The reason that Norway excels is because Norwegian politicians of all stripes agreed long ago that Norway should ‘live within its means’ and bank surplus government revenues for use in later years

And it has worked wonders for the Norwegian economy, for Norwegian citizens and non-citizen residents, and for global investors.

It isn’t all about the resources! It’s all about the good stewardship!

By strictly applying the Norwegian model of governance every country could see similar levels of success.

Some people might say, “Well fine. But our country has no resources.”

But every country has resources of some kind. There isn’t a country in the world that couldn’t maximize its resources to match or exceed Norway’s stellar example.

And Hey! Citizens are a ‘resource’ too. Just look at Taiwan’s success! And that high level of success occurred despite it being a land of very limited natural resources.

I challenge anyone to make the case that their country couldn’t excel given 10 years of strict application of the Norwegian economic model

You can’t win that argument. Even ice-covered Norway with only 5.1 million citizens, is an easy winner in the competition for the most successful nation as measured by per capita statistics.

They Began with the End Result in Mind

Including the most important statistics of all — a very high ranking on the UN Happiness Index and the Social Progress Index — the stats from which all other positive stats flow. (Say that three times, to let the profundity of that statement to sink in)

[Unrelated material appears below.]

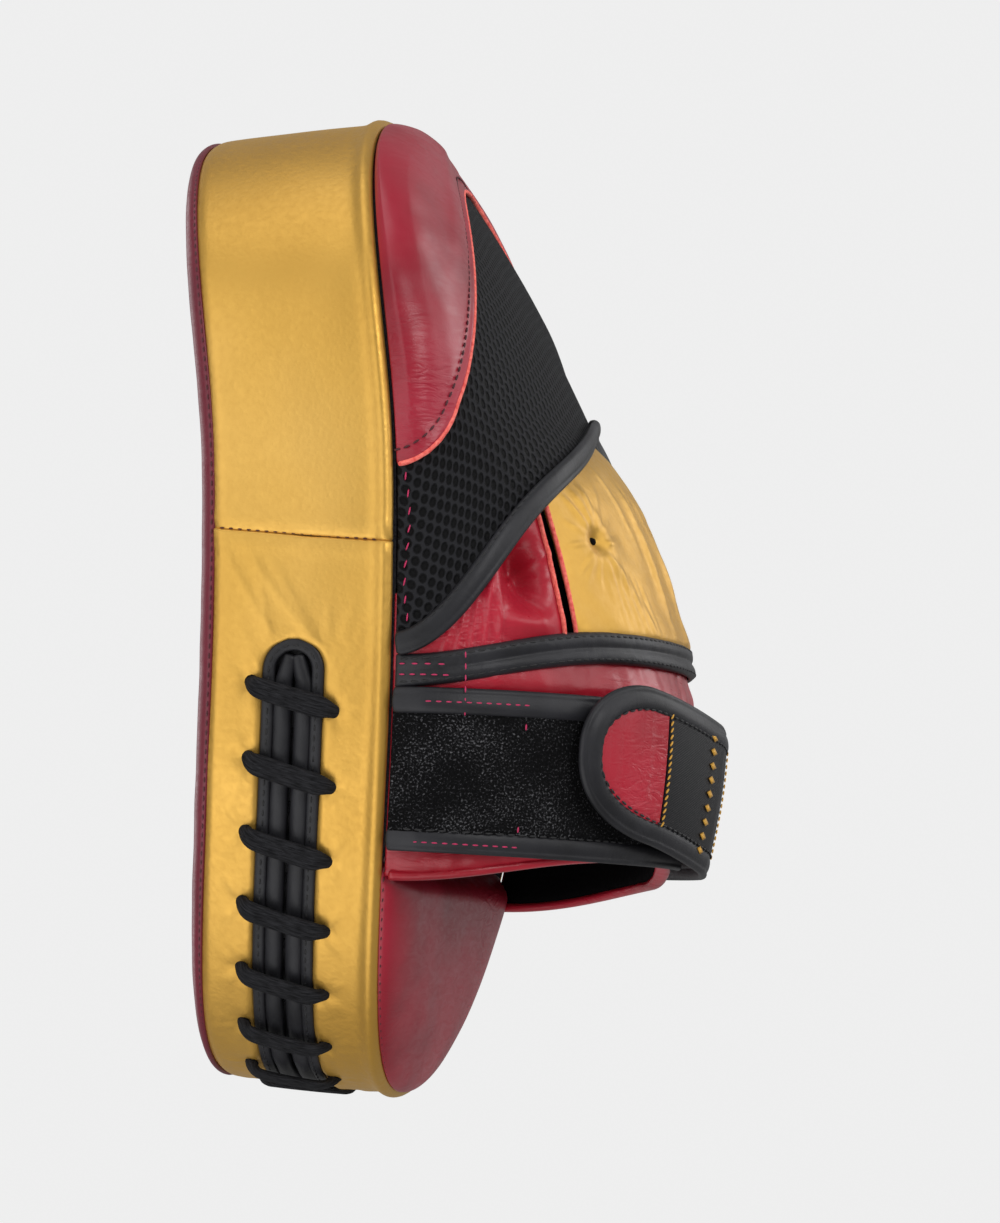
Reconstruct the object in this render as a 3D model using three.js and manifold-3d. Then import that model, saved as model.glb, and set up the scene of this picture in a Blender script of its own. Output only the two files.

Social Progress Index 2015
It’s Norway (again) taking the Number One spot on the Social Progress Index.

Again, it isn’t about the resources it’s about advanced governance

In Norway, it’s about helping businesses to thrive — while putting the well-being of citizens and residents first!

It’s about ensuring a strong, stable, and vibrant society, and it’s about ensuring excellence in economics and governance.

And that, my friends, is the secret of Norway’s success.